There were only three viable routes into and out of the Sea of Japan: the straits of Tsushima, between Kyushu and Korea; Tsugaru Strait, between Honshu and Hokkaido; and La Perouse (or So
ya) Strait, between Hokkaido and Sakhalin. All were potentially deadly chokepoints. All had been mined; all were guarded by coastal artillery; and all were heavily patrolled by antisubmarine patrol boats and airplanes. Getting in would be dangerous, but getting out would be even more so—because once the Japanese were tipped off to the presence of enemy submarines in the Sea of Japan, they would redouble antisubmarine measures at the exits. After studying the problem, Lockwood and Morton agreed that La Perouse Strait was the best option, both for entry and escape.
The Wahoo ran the La Perouse Strait on August 14, 1943. She went in on the surface, on a dark night, at about eighteen knots. She was tracked on radar, and a lighthouse flashed recognition signals, which she could not answer because she did not know the applicable codes. But she was through before the Japanese could react, and vanished like a ghost into the Sea of Japan.
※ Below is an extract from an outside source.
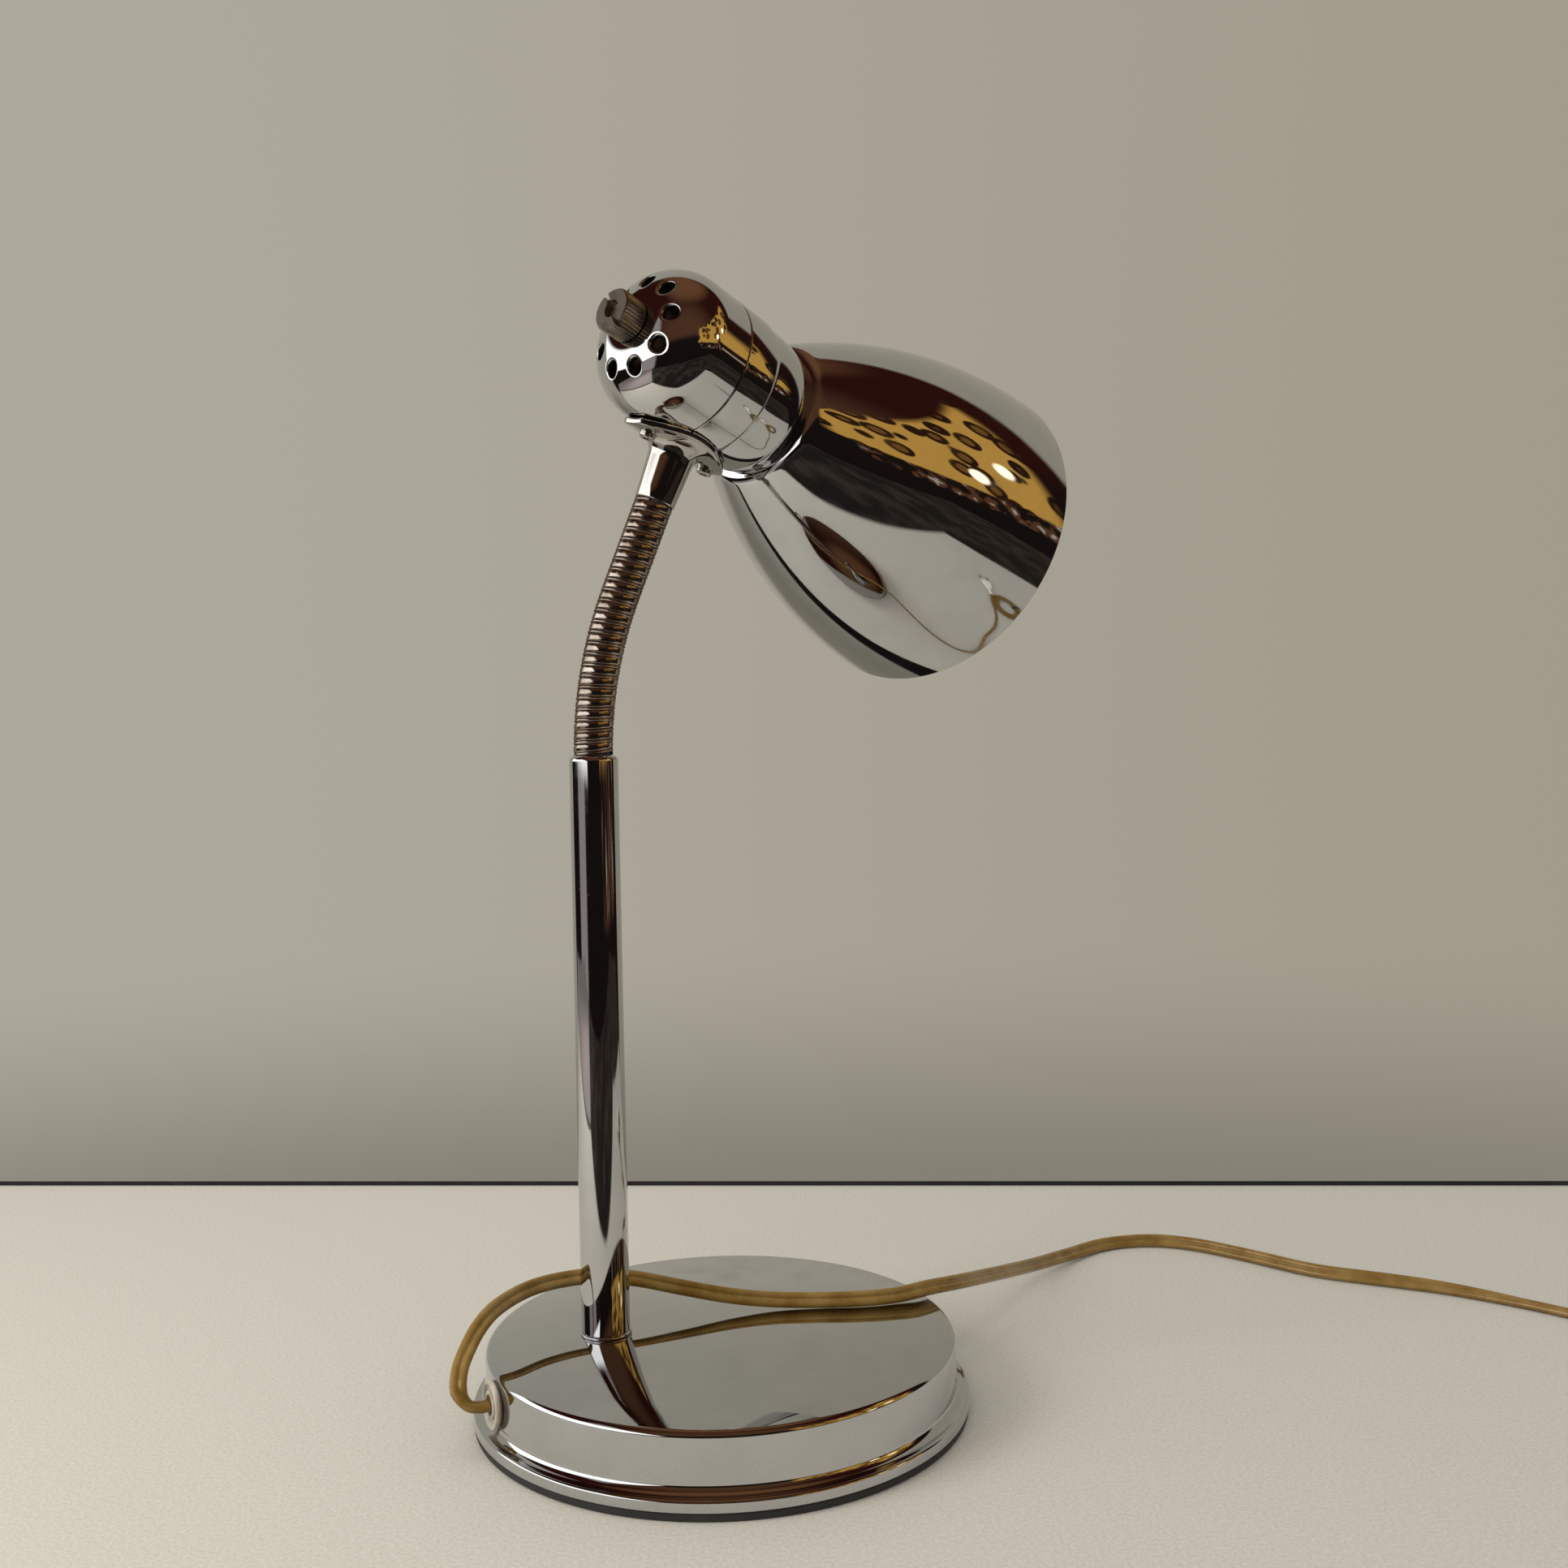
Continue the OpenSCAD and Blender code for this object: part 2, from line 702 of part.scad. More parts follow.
module neck_connector() {
    foot = -head_rise + link_gap / 2;
    taper = foot + band_h;
    plate_under = -cap_r - seat - saddle_wall;
    flare_z = plate_under - flare_r - taper;
    inside_saddle = -cap_r / 2 - taper;
    color("silver") at_head() difference() {
        union() {
            translate([0, 0, foot]) neck_band();
            translate([0, 0, taper]) rotate_extrude() polygon(concat(
                [[0, 0], [neck_r + connector_step, 0], [connector_top_r, flare_z]],
                arc([connector_top_r + flare_r, flare_z], flare_r, 180, 90),
                [[connector_top_r + flare_r, inside_saddle], [0, inside_saddle]]
            ));
            intersection() {
                translate([0, 0, -cap_r - saddle_wall - 1]) linear_extrude(height = cap_r / 2)
                    saddle_outline();
                head_rod(cap_r + seat + saddle_wall, -saddle_len, saddle_len);
            }
        }
        head_rod(cap_r + seat, -2 * saddle_len, 2 * saddle_len);
        translate([0, 0, -head_rise]) sphere(r = socket_r);
        translate([0, 0, -head_rise]) cylinder(r = lead_bore_r, h = head_rise);
        for (x = saddle_screw_xs) translate([x, 0, -head_rise]) {
            cylinder(r = saddle_screw_r + slip, h = head_rise);
            // Flat seat for the screw's head
            cylinder(r = saddle_head_r + slip, h = head_rise + plate_under + spot_face);
        }
    }
}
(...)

As expected, the sea was swarming with high-value shipping, and Morton looked forward to another rampage. But her torpedoes failed her. In the week between August 15 and August 22, the Wahoo stalked and attacked a dozen freighters, but she was plagued by duds, deep runners, prematures, and fish that ran off course and disappeared. Morton decided to hurry back to Pearl Harbor and demand attention to the problem. In his patrol report for this brief, abortive cruise, Morton quoted the famous old naval slogan, first coined by Admiral David Farragut during the Civil War, but with an ironic twist: “Damn the torpedoes.”